Basta olhar um plano para ver a força, a convicção, a paixão, tudo que está envolvido na história.

E um minuto apenas basta para perceber que esse é um filme de sonoridade notável, absoluta.

É o melhor Othon Bastos.

Na obscuridade: um filme da opacidade, do mistério das coisas, do insolúvel do mundo…

Agora, precisa de restauro.

Se não restaurar, daqui a pouco vai ser um filme em preto e branco.

Na TV

Eleição para prefeito.

Nós, jornalistas, adoramos dizer que os candidatos não discutem programa, não falam de coisas sérias, etc.

O domingo de eleição era, portanto, um grande dia para entender um pouco essas coisas.

Liguei na Cultura atrás do TV Folha, mas só tinha a Cultura mesmo.

A cobertura era, aparentemente, uspiana: só professor.

Isso não ajudava em nada.

As questões eram: por que fulano ganhou? por que beltrano perdeu?

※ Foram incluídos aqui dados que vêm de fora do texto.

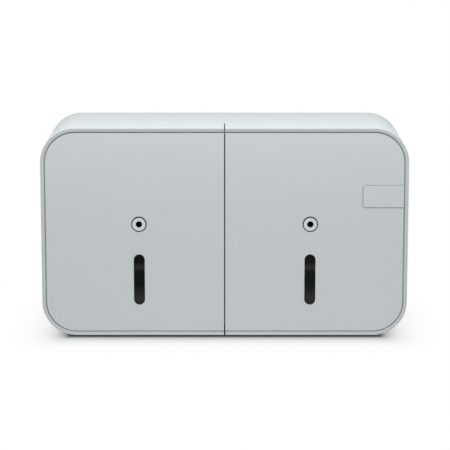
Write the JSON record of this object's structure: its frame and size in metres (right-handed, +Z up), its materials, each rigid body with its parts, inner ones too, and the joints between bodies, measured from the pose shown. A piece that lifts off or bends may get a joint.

E, claro, chovem hipóteses, que é tudo que pode acontecer nessas circunstâncias.

Nem lá, nada do que existe ou existiu de profundo, por exemplo, na discussão sobre os bilhetes, ou sobre a organização da saúde na cidade conforme a visão de A ou de B.

Passemos à Globo News.

Horas e horas de programa.

E ali a pobre LoPrete tratando de tourear o melhor possível aquele comentarista de gravata, o Merval, aquele que entrou na Academia.

Ele é uma espécie de Galvão Bueno do comentário político, quer dizer, oscila entre a obviedade e a besteira.

Com nítida preferência pela besteira.

A horas tantas só faltou dizer que ganharem São Pauloera tão complicado para o PT, o Lula, a Dilma e não sei mais quem que o melhor teria sido perder…

E a LoPrete só toureando…

Mas ela não toureia o tal do Camarotti. O cara é o rei da futrica. Ele faz questão de mostrar que sabe, que conhece os bastidores, que fala com A e com B.

Se não falasse seria a mesma coisa, porque não entende patavina do que escuta.

Só a futrica.

Com isso, o programa passou horas falando de 2014. O que acontece com o Aécio, com o cara do PSB, com a mulher que patrocinou o Fruet…

E daí? Como o Fruet vê o mundo? O que tem a dizer a Curitiba? E Haddad?

Não podia ser alguns minutos, alguns apenas, sobre a maneira como concebe a cidade?

Isso parece não existir, não fazer sentido.

Parece que desinformar é uma espécie de missão.

Com isso, não estranha que ninguém se escandalize quando um desses vândalos dos programas de suposto humor pretendem, por exemplo, dar cigarros a José Genoino para ele fumar no tempo em que ficará na cadeia…

Não há nem o que dizer de uma coisa dessas: esses caras não é que não tenham noção do que seja ética. Não têm noção nem de etiqueta.

Ah, sim, e se fazem passar por jornalistas. E acham, com isso, que podem tudo.

Nossos problemas educacionais já foram parar nos programas de suposto humor.

A pergunta é: como foi se formar uma geração de gente tão mimada?

Ou antes: tão ignorantemente mimada.